Task instructions:
Exactly the lines from the opening of the records through the line containing "of the board." should be copied, with both included.

Data:
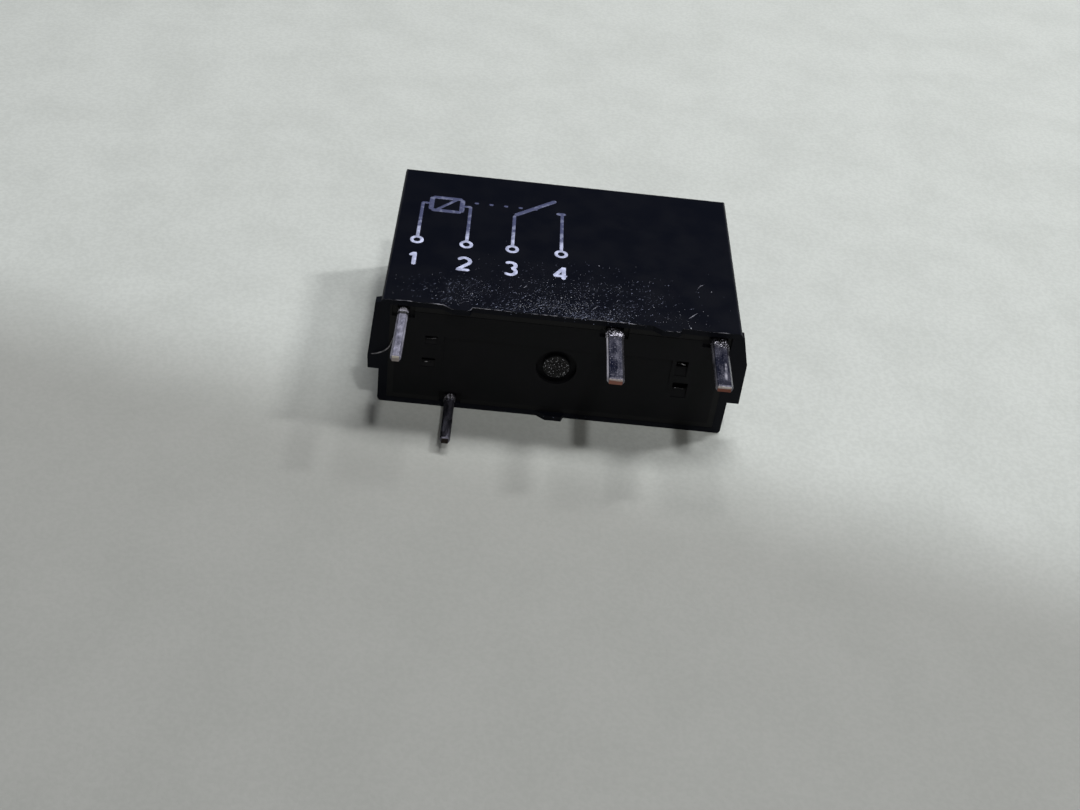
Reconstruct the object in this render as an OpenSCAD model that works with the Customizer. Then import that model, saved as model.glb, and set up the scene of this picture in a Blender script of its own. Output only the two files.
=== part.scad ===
// Slim sealed relay for a circuit board, with one normally open contact.
// X runs along its length, Y away from the board and Z out of its marked face.
// The origin is the centre of the terminal grid, in the plane of the board.

/* [Cover] */
// Outside length of the cover, without its end lugs
cover_length = 17.4; // [17.2:0.1:22]
// Outside thickness of the cover, from its marked face to the face it lies on
cover_thick = 6.3; // [6.2:0.1:8]
// Height of the cover's top above the board
cover_height = 12.4; // [11:0.1:16]
// Thickness of the two large walls
side_wall = 0.3; // [0.25:0.05:0.35]
// Thickness of the two end walls
end_wall = 0.45; // [0.3:0.05:0.55]
// Thickness of the top wall
top_wall = 0.4; // [0.3:0.05:0.8]
// Radius of the cover's outer edges
edge_radius = 0.2; // [0.1:0.05:0.25]
// Height of the feet that hold the cover off the board
foot_height = 0.3; // [0.2:0.05:0.5]
// Width of the feet on the marked face's side, where they meet the rim
foot_width = 1.4; // [1:0.1:2]
// Width of the single foot on the other side
middle_foot_width = 1.4; // [1:0.1:2]
// How far the feet slope in on the side of the coil terminals
foot_slope = 0.45; // [0.2:0.05:0.6]
// Distance between the middles of the two feet on the marked face's side
foot_spacing = 10.1; // [6:0.1:12]
// How far the lug at each end stands out
lug_reach = 0.6; // [0.3:0.01:0.8]
// Height of the lugs, measured from the rim
lug_height = 0.5; // [0.3:0.05:1]

/* [Base] */
// Thickness of the moulded base
base_thick = 1.6; // [1.3:0.1:2]
// Gap between the base and the walls of the cover
base_gap = 0.05; // [0.02:0.01:0.1]
// Width of the step round the base that the sealing resin fills
groove_width = 0.25; // [0.15:0.05:0.4]
// Depth of that step
groove_depth = 0.6; // [0.3:0.05:0.9]
// Gap between a terminal and its slot in the base
slot_gap = 0.03; // [0.01:0.01:0.06]
// Diameter of the vent well in the middle of the base
vent_diameter = 2; // [1.4:0.1:3]
// Diameter of the sealed pip in the vent well
pip_diameter = 1.35; // [0.8:0.05:1.6]
// Depth of the four blind pockets near the ends of the base
pocket_depth = 0.5; // [0.3:0.05:0.7]
// Depth at the inner end of the ramp in those pockets
ramp_depth = 0.2; // [0.1:0.02:0.25]
// Depth of the sunk panel along its deeper edge
panel_depth = 0.08; // [0.04:0.01:0.12]
// Thickness of the wall between the coil and the contacts
barrier_thick = 0.5; // [0.3:0.05:0.7]

/* [Terminals] */
// Pitch of the board's grid
grid = 2.54; // [2.5:0.01:2.54]
// Distance between the two rows of terminals
pin_row = 5.08; // [5:0.01:5.08]
// Length of the terminals below the board's surface, before they were trimmed
pin_length = 3.5; // [2.5:0.1:4.5]
// How much was trimmed off coil terminal a
trim_coil_a = 0.1; // [0:0.05:0.8]
// How much was trimmed off coil terminal b
trim_coil_b = 0.5; // [0:0.05:0.8]
// How much was trimmed off the moving contact's terminal
trim_moving = 0; // [0:0.05:0.8]
// How much was trimmed off the fixed contact's terminal
trim_fixed = 0.25; // [0:0.05:0.8]
// Width of the two coil terminals
coil_pin_width = 0.5; // [0.4:0.05:0.6]
// Width of the two contact terminals
contact_pin_width = 0.8; // [0.6:0.05:1]
// Thickness of the sheet that the terminals are cut from
sheet = 0.3; // [0.2:0.05:0.3]
// Bevel along the edges of the terminals
pin_bevel = 0.1; // [0.02:0.01:0.1]
// Clipped off the two corners at the tip of each terminal
tip_clip = 0.1; // [0.04:0.02:0.14]

/* [Coil] */
// Width of the flat core, along X
core_width = 4.2; // [3:0.1:4.6]
// Thickness of the flat core, along Z
core_thick = 1.5; // [1:0.1:2]
// How far the pole plate on the core overhangs it
head_over = 0.7; // [0.3:0.05:0.9]
// Thickness of the pole plate
head_thick = 0.5; // [0.3:0.05:0.8]
// Wall of the bobbin's tube
tube_wall = 0.35; // [0.25:0.05:0.6]
// Thickness of the bobbin's two flanges
flange_thick = 0.5; // [0.35:0.05:0.8]
// Gap between the bobbin's flanges and the large walls of the cover
coil_side_gap = 0.2; // [0.15:0.05:0.4]
// How far the winding stays inside the edge of the flanges
winding_margin = 0.25; // [0.1:0.05:0.5]
// How far the collar round the pole plate stays below its face
collar_clear = 0.2; // [0.15:0.05:0.3]
// Diameter of the winding wire
wire = 0.07; // [0.04:0.01:0.07]
// Turns of each wire end round its terminal
lead_turns = 4; // [2:1:5]

/* [Magnet frame] */
// Thickness of the yoke's foot under the coil
yoke_thick = 0.8; // [0.6:0.05:1]
// Thickness of the yoke's upright leg
leg_thick = 0.9; // [0.6:0.05:1.1]
// Gap between the yoke's leg and the bobbin
leg_gap = 0.2; // [0.1:0.05:0.4]
// Height of the two pads under the yoke
yoke_pad = 0.2; // [0.1:0.05:0.4]
// Outside radius of the yoke's bend
yoke_bend = 0.6; // [0.3:0.05:0.8]
// Clipped off each corner at the free end of the yoke's foot
yoke_clip = 0.5; // [0.2:0.05:0.8]

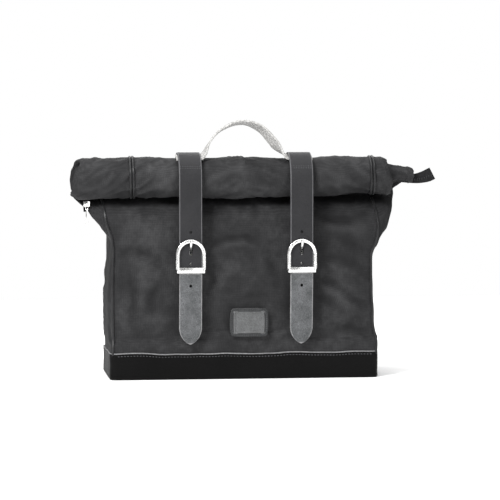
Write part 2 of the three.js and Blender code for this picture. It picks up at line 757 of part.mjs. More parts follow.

Result:
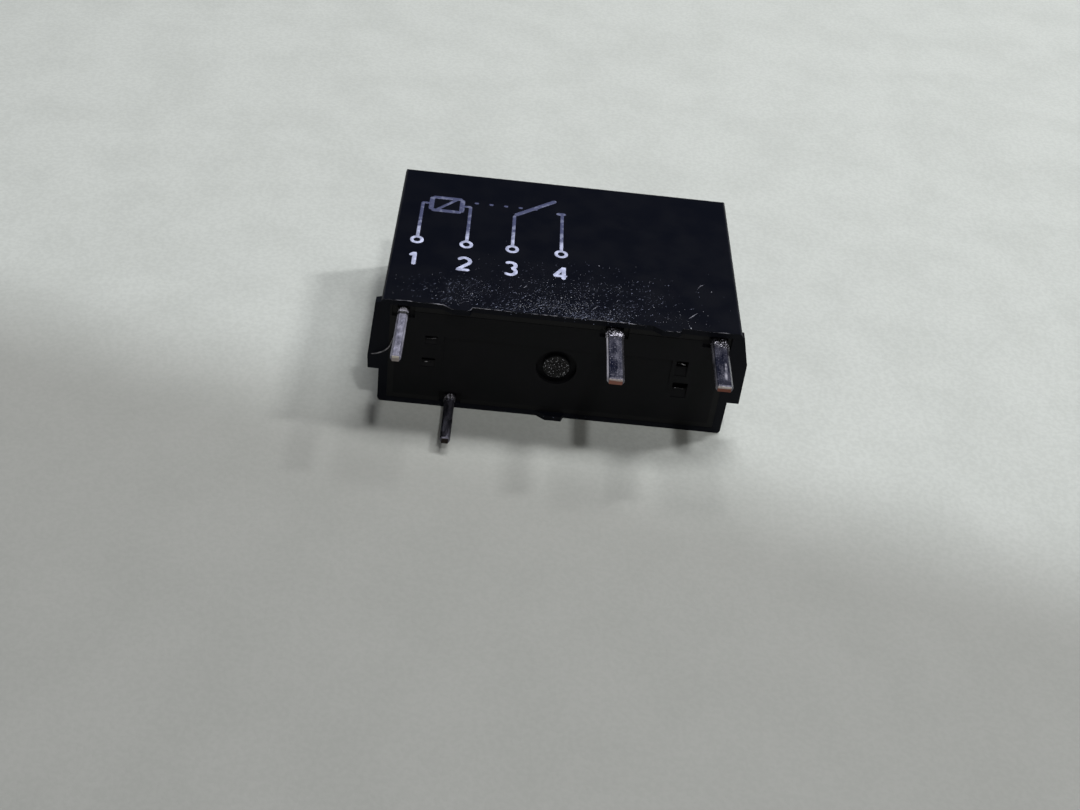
Reconstruct the object in this render as an OpenSCAD model that works with the Customizer. Then import that model, saved as model.glb, and set up the scene of this picture in a Blender script of its own. Output only the two files.
=== part.scad ===
// Slim sealed relay for a circuit board, with one normally open contact.
// X runs along its length, Y away from the board and Z out of its marked face.
// The origin is the centre of the terminal grid, in the plane of the board.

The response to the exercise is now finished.